A new Union school underway, continues rich tradition of educating communityAug 05, 2021 02:37PM ● By Julie Slama
Confetti flies as Union Middle School students turn the dirt for the new school building that will be ready by fall 2023. (Julie Slama/City Journals)
By Julie Slama | [email protected]
Once a Bobcat, always a Bobcat.
Through 170 years of having a school in what was Union, which now is incorporated into the cities of Cottonwood Heights, Midvale and Sandy, students have been proud of their school.
However, the school has undergone many changes and rebuilds since the first winter when it opened to 30 students. The current Union Middle School was built in 1968.

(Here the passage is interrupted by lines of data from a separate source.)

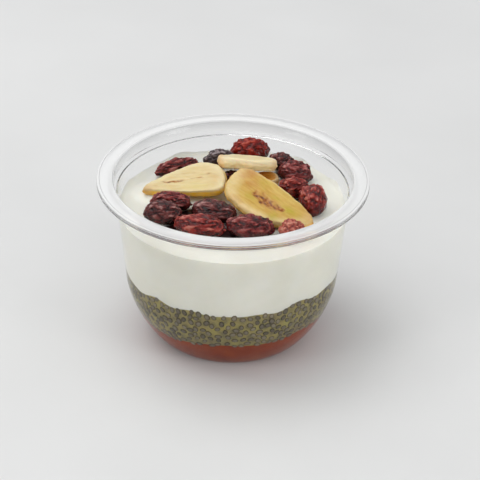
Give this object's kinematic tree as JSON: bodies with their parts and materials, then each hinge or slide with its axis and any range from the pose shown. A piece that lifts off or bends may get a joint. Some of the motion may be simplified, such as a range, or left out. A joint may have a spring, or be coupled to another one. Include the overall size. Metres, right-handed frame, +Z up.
{
  "type": "chia pudding in a pot",
  "caption": "Chia pudding in a clear plastic pot: fruit puree, soaked chia seeds and yogurt in layers, with dried cranberries and slices of dried banana on top",
  "frame": {"origin": "middle of the foot, on the surface that the pot stands on", "axes": "+Z up along the pot's axis, -Y towards the viewer, +X to the viewer's right"},
  "size_m": [0.095, 0.095, 0.0615],
  "materials": {
    "clear_plastic": "clear and glossy",
    "fruit_puree": "wet, slightly see-through fruit puree",
    "chia_seeds": "grey-brown seeds in wet, olive gel",
    "yogurt": "satin, off-white",
    "dried_cranberry": "wrinkled and slightly sticky, dark red",
    "dried_banana": "satin, cream to straw yellow"
  },
  "bodies": {
    "root": {"pot": "clear_plastic", "fruit_puree": "fruit_puree", "chia_seeds": "chia_seeds", "yogurt": "yogurt", "cranberry_back_red": "dried_cranberry", "cranberry_back_dark": "dried_cranberry", "cranberry_back_left": "dried_cranberry", "cranberry_right_far": "dried_cranberry", "cranberry_right_upper": "dried_cranberry", "cranberry_right_middle": "dried_cranberry", "cranberry_right_front": "dried_cranberry", "cranberry_left_upper": "dried_cranberry", "cranberry_left_lower": "dried_cranberry", "cranberry_middle": "dried_cranberry", "cranberry_front_left": "dried_cranberry", "cranberry_front_middle": "dried_cranberry", "cranberry_front_right": "dried_cranberry", "cranberry_centre": "dried_cranberry", "banana_left": "dried_banana", "banana_right": "dried_banana", "banana_top": "dried_banana", "banana_under": "dried_banana"}
  },
  "joints": []
}
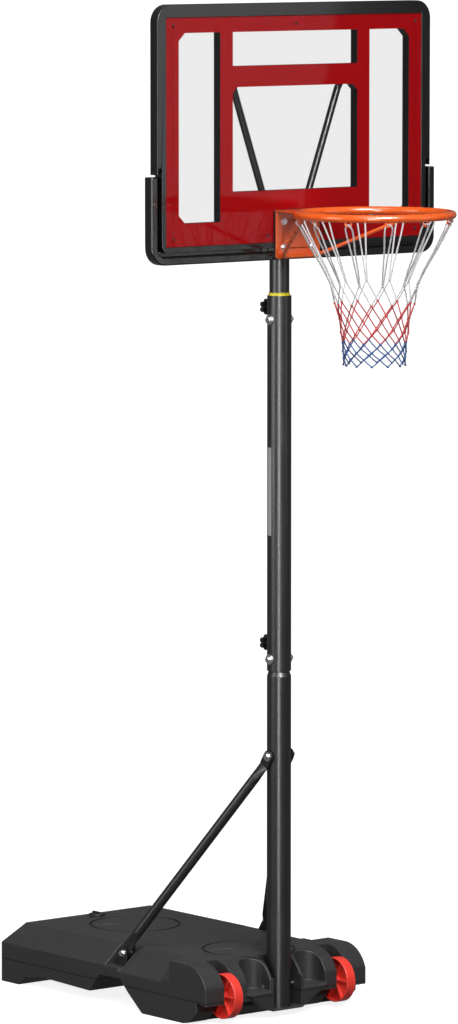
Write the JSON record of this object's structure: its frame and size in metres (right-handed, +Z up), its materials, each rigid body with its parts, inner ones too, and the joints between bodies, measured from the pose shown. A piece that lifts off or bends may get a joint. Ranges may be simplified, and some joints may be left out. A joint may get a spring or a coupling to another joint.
{
  "type": "portable basketball hoop",
  "caption": "Portable basketball hoop with a wheeled water-filled base, a braced telescopic pole, a framed clear backboard, and a ring with a net.",
  "frame": {"origin": "on the floor, under the centre of the whole hoop's box", "axes": "+Z up, -Y towards the court (the ring's side), +X to the right as seen from the court's far side, along the board"},
  "size_m": [1.132, 1.7194, 3.168],
  "materials": {
    "tank_plastic": "matte",
    "ballast": "gloss",
    "black_plastic": "satin",
    "seal_rubber": "matte",
    "wheel_plastic": "satin",
    "zinc_steel": "satin",
    "pole_paint": "satin",
    "guide_plastic": "satin",
    "strip_paper": "satin",
    "frame_plastic": "gloss",
    "clear_sheet": "gloss",
    "red_film": "gloss",
    "black_screws": "satin",
    "rim_paint": "gloss",
    "net_cord": "matte"
  },
  "bodies": {
    "base": {"base_tank": "tank_plastic", "ballast_water": "ballast", "pole_foot_cap": "black_plastic", "cap_seal": "seal_rubber", "wheel_axle_left": "zinc_steel", "wheel_axle_right": "zinc_steel", "foot_pin": "zinc_steel", "joint_bolt": "zinc_steel", "lock_bolt": "zinc_steel", "strut_top_bolt": "zinc_steel", "strut_foot_bolts": "zinc_steel", "lower_pole": "pole_paint", "middle_pole": "pole_paint", "base_strut_left": "pole_paint", "base_strut_right": "pole_paint", "knob_weld_nuts": "pole_paint", "saddle_washers": "pole_paint", "strut_spacers": "pole_paint", "lug_spacers": "pole_paint", "strut_lugs": "pole_paint", "guide_ring": "guide_plastic", "blank_strip": "strip_paper"},
    "hoop_head": {"upper_pole": "pole_paint", "upper_pole_top_cap": "black_plastic", "upper_pole_foot_cap": "black_plastic", "backboard_frame": "frame_plastic", "backboard_sheet": "clear_sheet", "backboard_print": "red_film", "backboard_screws": "black_screws", "edge_guard": "frame_plastic", "pole_bracket": "pole_paint", "bracket_bolts": "zinc_steel", "backboard_brace_left": "pole_paint", "backboard_brace_right": "pole_paint", "brace_screws": "zinc_steel", "rim_spacer": "seal_rubber", "rim_bracket": "rim_paint", "rim_ring": "rim_paint", "rim_brace": "rim_paint", "rim_bolts": "zinc_steel", "net_hooks": "rim_paint", "net": "net_cord"},
    "wheel_left": {"wheel_left": "wheel_plastic"},
    "wheel_right": {"wheel_right": "wheel_plastic"},
    "stud_upper": {"knob_stud_upper": "zinc_steel"},
    "stud_lower": {"knob_stud_lower": "zinc_steel"},
    "knob_upper": {"knob_upper": "black_plastic"},
    "knob_lower": {"knob_lower": "black_plastic"},
    "fill_cap": {"fill_cap": "black_plastic"}
  },
  "joints": [
    {"name": "height_adjust", "type": "slide", "parent": "base", "child": "hoop_head", "axis": [0, 0, 1], "range_m": [-0.055, 0.3]},
    {"name": "wheel_left_roll", "type": "hinge", "parent": "base", "child": "wheel_left", "pos_m": [-0.228, -0.16925, 0.0885], "axis": [1, 0, 0], "continuous": true},
    {"name": "wheel_right_roll", "type": "hinge", "parent": "base", "child": "wheel_right", "pos_m": [0.228, -0.16925, 0.0885], "axis": [1, 0, 0], "continuous": true},
    {"name": "knob_upper_advance", "type": "slide", "parent": "base", "child": "stud_upper", "axis": [0, 1, 0], "range_m": [0, 0.0045]},
    {"name": "knob_upper_turn", "type": "hinge", "parent": "stud_upper", "child": "knob_upper", "pos_m": [0, -0.15625, 2.223], "axis": [0, 1, 0], "range_deg": [0, 1080]},
    {"name": "knob_lower_advance", "type": "slide", "parent": "base", "child": "stud_lower", "axis": [0, 1, 0], "range_m": [0, 0.0045]},
    {"name": "knob_lower_turn", "type": "hinge", "parent": "stud_lower", "child": "knob_lower", "pos_m": [0, -0.15625, 1.172], "axis": [0, 1, 0], "range_deg": [0, 1080]},
    {"name": "fill_cap_lift", "type": "slide", "parent": "base", "child": "fill_cap", "axis": [0, 0, 1], "range_m": [0, 0.06]}
  ],
  "couplings": [
    {"joint": "knob_upper_advance", "follows": "knob_upper_turn", "m_per_rad": 0.0002387},
    {"joint": "knob_lower_advance", "follows": "knob_lower_turn", "m_per_rad": 0.0002387}
  ]
}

But writer and area resident Joyce Thorum Wilson graduated from a different Union school building in 1941.
Wilson, who was the class secretary and played clarinet and saxophone in their band and orchestra, was one of those in attendance at the April 22 groundbreaking for a new Union Middle School. Alongside her was her husband, Tom, who was a substitute teacher at this Union school, the same one their son attended.
“Union brings a lot of memories of the teachers, principals, classmates,” she said. “We learned a lot about the world, and we went out to see it.”
In the two-and-a-half months since the groundbreaking, the walls of six classrooms that were added to the original design in the late 1970s have been demolished and the green playing field is no longer as the new school will be built on the land east of its current site at 615 E. 8000 South. Crews from Hughes Contractor already are working on the new school’s footings and by late fall, the walls are expected to go up.
Students are expected to study in the existing building until the new school is ready by fall 2023.
Designed by VCBO Architecture, the new school, that will sport the school colors of blue and yellow, will have state-of-the-art technology as well as skylights to allow natural light to fill the building.
The classroom wings, located near the main office, will have collaborative spaces for each grade level. An additional wing will house students with disabilities and a collaborative area for psychologists, speech pathologists and others. An adapted PE area, that includes a ramp and outdoor learning equipment, for those with physical disabilities is planned as well.
The performing arts area, with a 650-seat auditorium, will be located near the main office as well as arts and career and technical education classes. There also will be the Bobcat Den, a large learning space where multiple classes can meet, or it might house district professional development staff meetings.
The gymnasium, which will feature an indoor track, will be used for dance and PE classes; it will be located closer to the cafeteria. The family and consumer sciences rooms will include a culinary set-up with steel moveable tables so the room can be shaped in lines or in a U-shape to watch demonstrations.
Equipment that is similar to that on “American Ninja Warrior” as well as a climbing wall will be located off of the cafeteria, said Principal Kelly Tauteoli.
“The play equipment will be safe, and it will be an option that during lunch, they can complete the challenge,” she said. “The new Union Middle will be a beautiful space, a place that the community can be proud of, and that will facilitate great learning and activities. Our students make some remarkable achievements, and this new school will only further help them in their learning and successes.”
Competing on challenging obstacle courses at lunch is a far cry from the wartime years when Wilson was in school.
“We had a radio, so we knew what was happening with the fireside chats. We knew about rations of gas, food, shoes, but the teachers kept us busy and always were supportive with choir, athletics and everything,” she said.
One big assignment Wilson recalled was when her seventh-grade history teacher, Kenneth Brady, took the students to where the old Union Fort was and measured where the schoolhouse was as well.
“We built a model of the fort, and it was on display for years and years at the state capitol. We even interviewed those people who were around and old enough to remember it,” she said, adding that the class assignment helped to inspire her to write a two-act pioneer musical, “They Came to Union Fort,” about the founding of Union.
Ninja warriors also weren’t a part of Board of Education member Mont Millerberg experience with Union as he had two of his kids attend class at the current school and his wife taught there. Both he and his wife served on the school community council.
“This old building holds a lot of memories for us, and I feel privileged to take part in the process to rebuild it,” he said. “It’s going to be a beautiful, bold addition to the neighborhood.”
The new school was made possible by the voters’ approval of a $283-million tax-neutral bond to modernize and upgrade Canyons School District schools in November 2017. The construction cost of Union comes in at $57 million, said Leon Wilcox, Canyons District’s business administrator.
Supt. Rick Robins is excited for the new Union Middle.
“Over the past five decades, tens of thousands of students have walked Union Middle’s halls on a pathway to accessing the American dream,” he said. “It’s an honor to be a part of that history and to help usher in the next chapter.”